▶ What you are asked to do
For every line in the data below that contains "scene", copy the line.

Dataset rows:
━━━

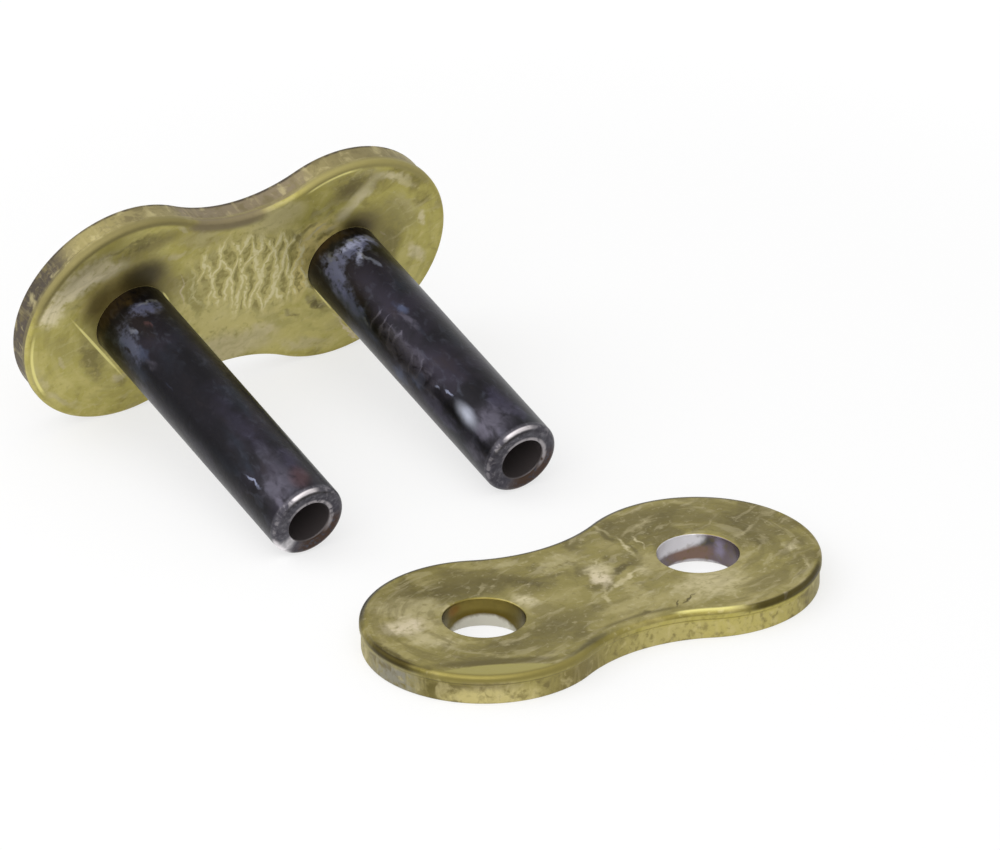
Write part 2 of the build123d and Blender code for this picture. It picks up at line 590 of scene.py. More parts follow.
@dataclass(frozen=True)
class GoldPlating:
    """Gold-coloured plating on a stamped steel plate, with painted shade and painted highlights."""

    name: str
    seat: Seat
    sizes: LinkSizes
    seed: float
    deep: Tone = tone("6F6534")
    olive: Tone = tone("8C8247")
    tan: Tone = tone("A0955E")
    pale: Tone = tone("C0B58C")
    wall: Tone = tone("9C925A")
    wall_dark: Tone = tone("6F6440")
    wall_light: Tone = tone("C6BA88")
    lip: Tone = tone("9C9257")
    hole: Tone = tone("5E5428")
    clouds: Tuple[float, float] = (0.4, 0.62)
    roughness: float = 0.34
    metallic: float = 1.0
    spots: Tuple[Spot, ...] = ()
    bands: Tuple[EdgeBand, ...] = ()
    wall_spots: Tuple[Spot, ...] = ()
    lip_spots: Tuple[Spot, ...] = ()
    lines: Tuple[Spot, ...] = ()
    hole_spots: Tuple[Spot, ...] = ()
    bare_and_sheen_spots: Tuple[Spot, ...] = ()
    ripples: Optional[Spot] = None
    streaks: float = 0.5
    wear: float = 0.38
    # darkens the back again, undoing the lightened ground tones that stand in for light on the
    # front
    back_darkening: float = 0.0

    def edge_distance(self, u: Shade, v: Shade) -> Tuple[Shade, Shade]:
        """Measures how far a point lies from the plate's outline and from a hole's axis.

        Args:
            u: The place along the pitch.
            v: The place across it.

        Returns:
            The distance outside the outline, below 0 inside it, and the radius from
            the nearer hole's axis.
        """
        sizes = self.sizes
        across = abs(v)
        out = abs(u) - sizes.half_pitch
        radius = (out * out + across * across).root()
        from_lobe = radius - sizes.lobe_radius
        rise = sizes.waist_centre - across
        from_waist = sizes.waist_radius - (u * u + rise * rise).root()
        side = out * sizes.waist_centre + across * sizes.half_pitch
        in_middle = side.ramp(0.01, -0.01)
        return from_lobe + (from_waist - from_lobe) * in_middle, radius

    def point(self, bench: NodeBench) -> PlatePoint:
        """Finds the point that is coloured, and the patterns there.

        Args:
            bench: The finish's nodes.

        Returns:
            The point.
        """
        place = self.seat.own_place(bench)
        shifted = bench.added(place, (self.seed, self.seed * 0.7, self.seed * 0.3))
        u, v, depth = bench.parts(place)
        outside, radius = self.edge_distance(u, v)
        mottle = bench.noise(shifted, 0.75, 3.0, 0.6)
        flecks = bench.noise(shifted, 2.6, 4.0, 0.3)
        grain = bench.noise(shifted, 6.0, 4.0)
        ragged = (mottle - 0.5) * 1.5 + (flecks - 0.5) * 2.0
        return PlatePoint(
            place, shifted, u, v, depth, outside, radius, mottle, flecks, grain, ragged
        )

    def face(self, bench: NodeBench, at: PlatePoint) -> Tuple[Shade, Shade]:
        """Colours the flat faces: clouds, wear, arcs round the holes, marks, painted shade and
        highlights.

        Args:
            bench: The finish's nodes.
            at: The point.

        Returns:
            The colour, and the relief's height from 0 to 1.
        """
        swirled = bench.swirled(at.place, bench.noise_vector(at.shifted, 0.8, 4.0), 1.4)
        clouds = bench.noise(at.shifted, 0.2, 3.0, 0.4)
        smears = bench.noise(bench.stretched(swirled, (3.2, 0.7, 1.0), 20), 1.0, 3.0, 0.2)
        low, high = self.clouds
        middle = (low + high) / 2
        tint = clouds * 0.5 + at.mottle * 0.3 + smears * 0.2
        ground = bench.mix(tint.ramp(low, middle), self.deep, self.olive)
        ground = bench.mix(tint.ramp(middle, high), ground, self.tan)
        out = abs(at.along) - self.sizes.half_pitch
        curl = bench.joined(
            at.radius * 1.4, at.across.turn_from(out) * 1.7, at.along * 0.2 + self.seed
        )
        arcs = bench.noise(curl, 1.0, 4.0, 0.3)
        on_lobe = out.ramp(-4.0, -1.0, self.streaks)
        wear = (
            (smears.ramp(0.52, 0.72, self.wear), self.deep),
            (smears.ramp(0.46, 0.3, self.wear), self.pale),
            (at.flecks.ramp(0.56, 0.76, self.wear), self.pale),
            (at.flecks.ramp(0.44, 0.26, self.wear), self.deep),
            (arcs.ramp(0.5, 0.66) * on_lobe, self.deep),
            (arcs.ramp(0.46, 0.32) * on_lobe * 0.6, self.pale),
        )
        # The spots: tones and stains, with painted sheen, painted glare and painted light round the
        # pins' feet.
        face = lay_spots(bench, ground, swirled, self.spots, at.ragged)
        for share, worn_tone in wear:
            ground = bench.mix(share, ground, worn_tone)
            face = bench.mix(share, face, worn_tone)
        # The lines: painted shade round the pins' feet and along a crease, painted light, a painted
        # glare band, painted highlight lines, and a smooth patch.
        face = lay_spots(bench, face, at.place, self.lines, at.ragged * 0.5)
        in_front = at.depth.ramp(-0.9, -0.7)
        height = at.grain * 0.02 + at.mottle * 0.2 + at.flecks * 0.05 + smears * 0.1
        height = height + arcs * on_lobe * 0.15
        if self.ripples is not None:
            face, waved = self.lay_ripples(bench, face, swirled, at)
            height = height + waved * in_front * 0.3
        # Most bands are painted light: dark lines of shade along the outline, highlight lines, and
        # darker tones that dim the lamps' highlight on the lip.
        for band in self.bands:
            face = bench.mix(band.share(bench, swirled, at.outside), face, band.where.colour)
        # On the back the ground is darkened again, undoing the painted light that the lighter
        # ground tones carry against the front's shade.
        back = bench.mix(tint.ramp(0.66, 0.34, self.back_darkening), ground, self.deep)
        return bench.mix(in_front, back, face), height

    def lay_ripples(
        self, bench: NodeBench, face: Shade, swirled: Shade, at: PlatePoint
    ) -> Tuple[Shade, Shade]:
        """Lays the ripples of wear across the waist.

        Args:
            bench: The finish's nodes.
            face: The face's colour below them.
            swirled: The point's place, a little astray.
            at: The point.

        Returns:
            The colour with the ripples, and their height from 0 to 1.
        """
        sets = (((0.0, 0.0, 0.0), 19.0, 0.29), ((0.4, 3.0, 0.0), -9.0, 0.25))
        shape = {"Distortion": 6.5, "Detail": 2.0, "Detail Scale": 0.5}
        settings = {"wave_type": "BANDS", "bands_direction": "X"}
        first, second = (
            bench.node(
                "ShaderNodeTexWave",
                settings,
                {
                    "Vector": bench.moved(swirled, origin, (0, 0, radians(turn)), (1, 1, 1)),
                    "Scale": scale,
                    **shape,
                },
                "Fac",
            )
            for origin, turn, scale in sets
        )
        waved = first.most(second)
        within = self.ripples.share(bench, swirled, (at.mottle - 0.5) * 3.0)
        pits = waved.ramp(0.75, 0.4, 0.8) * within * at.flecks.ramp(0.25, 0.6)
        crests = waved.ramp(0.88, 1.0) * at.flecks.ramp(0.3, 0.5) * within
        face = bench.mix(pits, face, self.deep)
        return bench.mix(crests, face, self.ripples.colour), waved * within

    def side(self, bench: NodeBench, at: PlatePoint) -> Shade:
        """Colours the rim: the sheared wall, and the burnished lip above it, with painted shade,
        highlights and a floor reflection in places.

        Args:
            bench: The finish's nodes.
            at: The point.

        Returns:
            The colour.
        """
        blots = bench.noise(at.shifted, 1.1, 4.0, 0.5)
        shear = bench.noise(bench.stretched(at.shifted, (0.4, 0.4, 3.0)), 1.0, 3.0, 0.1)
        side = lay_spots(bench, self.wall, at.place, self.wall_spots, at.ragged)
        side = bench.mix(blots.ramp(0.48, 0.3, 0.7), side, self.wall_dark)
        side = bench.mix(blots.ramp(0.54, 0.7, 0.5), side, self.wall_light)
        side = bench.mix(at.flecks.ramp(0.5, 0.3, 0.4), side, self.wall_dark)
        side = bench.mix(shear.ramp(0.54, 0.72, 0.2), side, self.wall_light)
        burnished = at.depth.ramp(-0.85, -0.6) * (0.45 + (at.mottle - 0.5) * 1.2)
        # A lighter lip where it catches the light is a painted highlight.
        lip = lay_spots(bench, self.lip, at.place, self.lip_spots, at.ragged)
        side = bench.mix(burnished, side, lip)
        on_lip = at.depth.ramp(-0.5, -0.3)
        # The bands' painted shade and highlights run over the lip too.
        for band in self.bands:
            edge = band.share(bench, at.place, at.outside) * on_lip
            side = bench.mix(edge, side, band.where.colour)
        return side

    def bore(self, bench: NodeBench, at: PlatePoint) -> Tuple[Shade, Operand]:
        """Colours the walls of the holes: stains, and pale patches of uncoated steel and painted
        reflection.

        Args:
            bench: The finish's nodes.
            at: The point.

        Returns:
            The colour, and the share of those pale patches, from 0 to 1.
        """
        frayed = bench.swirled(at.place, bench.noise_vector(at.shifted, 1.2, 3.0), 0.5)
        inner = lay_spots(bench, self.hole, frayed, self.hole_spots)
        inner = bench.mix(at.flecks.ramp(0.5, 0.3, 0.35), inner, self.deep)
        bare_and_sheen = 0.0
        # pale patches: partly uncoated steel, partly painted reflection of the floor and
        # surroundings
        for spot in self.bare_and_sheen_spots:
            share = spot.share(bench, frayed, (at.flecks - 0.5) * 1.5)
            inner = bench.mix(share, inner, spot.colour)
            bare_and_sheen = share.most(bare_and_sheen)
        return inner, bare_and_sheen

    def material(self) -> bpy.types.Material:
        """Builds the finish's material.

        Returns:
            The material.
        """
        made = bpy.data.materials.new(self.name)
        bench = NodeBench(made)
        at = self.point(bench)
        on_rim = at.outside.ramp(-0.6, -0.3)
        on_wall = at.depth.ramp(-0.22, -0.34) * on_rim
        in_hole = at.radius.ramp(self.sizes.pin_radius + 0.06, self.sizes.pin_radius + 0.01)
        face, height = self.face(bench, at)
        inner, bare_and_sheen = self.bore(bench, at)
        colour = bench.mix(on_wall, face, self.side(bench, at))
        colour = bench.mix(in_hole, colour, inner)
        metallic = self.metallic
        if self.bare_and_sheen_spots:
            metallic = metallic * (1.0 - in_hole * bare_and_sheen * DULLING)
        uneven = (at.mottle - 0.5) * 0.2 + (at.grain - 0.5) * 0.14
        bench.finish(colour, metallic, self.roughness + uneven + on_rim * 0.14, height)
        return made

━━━

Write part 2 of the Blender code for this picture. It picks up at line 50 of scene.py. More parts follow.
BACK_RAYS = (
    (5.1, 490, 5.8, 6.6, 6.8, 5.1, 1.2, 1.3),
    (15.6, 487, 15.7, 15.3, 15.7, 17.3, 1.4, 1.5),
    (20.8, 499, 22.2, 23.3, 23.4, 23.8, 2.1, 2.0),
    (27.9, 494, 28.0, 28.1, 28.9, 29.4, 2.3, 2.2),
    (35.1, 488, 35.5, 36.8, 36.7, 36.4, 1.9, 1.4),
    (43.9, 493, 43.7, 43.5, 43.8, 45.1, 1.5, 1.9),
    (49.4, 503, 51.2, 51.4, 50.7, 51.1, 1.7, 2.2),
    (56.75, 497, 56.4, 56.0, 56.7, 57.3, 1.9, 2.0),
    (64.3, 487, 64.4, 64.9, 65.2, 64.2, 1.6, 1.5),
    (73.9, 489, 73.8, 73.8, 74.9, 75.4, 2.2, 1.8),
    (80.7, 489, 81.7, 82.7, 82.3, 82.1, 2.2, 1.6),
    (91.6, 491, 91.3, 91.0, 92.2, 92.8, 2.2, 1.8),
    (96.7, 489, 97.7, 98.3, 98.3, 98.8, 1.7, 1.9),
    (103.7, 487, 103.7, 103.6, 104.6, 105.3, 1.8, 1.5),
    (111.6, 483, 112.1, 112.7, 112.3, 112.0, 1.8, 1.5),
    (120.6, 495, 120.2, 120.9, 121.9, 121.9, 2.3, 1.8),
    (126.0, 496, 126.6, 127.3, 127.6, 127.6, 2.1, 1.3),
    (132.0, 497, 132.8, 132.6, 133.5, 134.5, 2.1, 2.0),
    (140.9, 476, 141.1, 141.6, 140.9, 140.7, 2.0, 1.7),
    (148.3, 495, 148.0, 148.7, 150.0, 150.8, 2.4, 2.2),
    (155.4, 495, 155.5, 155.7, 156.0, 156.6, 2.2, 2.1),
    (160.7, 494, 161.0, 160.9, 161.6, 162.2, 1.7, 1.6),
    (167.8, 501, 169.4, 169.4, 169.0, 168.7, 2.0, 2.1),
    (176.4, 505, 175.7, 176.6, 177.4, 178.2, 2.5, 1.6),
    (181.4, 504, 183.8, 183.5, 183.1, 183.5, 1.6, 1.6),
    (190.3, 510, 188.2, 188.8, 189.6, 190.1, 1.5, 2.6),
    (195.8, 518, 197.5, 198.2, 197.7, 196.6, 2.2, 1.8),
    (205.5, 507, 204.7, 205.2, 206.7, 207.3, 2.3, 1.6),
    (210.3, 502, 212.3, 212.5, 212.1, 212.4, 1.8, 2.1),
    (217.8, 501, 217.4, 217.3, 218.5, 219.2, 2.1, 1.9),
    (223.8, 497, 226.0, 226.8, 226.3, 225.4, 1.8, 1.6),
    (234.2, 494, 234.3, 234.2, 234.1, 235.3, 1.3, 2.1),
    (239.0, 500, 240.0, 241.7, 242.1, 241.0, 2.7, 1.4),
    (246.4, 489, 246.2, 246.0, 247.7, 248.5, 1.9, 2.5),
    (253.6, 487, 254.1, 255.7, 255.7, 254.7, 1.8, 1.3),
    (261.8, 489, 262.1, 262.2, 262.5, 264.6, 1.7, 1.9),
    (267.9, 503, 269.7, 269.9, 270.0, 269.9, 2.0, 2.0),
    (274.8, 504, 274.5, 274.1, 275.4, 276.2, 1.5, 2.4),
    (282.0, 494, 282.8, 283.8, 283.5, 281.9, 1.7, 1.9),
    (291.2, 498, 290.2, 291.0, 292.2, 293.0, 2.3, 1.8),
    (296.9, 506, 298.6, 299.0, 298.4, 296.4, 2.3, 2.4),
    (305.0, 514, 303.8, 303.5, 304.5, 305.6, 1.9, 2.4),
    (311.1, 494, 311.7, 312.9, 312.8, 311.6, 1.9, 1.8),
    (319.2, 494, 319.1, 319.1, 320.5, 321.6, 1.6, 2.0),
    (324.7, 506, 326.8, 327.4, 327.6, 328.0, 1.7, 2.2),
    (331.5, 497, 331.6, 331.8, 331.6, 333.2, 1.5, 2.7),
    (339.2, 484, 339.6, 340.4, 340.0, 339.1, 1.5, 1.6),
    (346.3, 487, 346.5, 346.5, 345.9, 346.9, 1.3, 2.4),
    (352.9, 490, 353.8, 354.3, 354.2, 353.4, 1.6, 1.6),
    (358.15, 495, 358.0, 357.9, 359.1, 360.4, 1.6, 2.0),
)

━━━

▶ Answer to the problem
Write part 2 of the build123d and Blender code for this picture. It picks up at line 590 of scene.py. More parts follow.
Write part 2 of the Blender code for this picture. It picks up at line 50 of scene.py. More parts follow.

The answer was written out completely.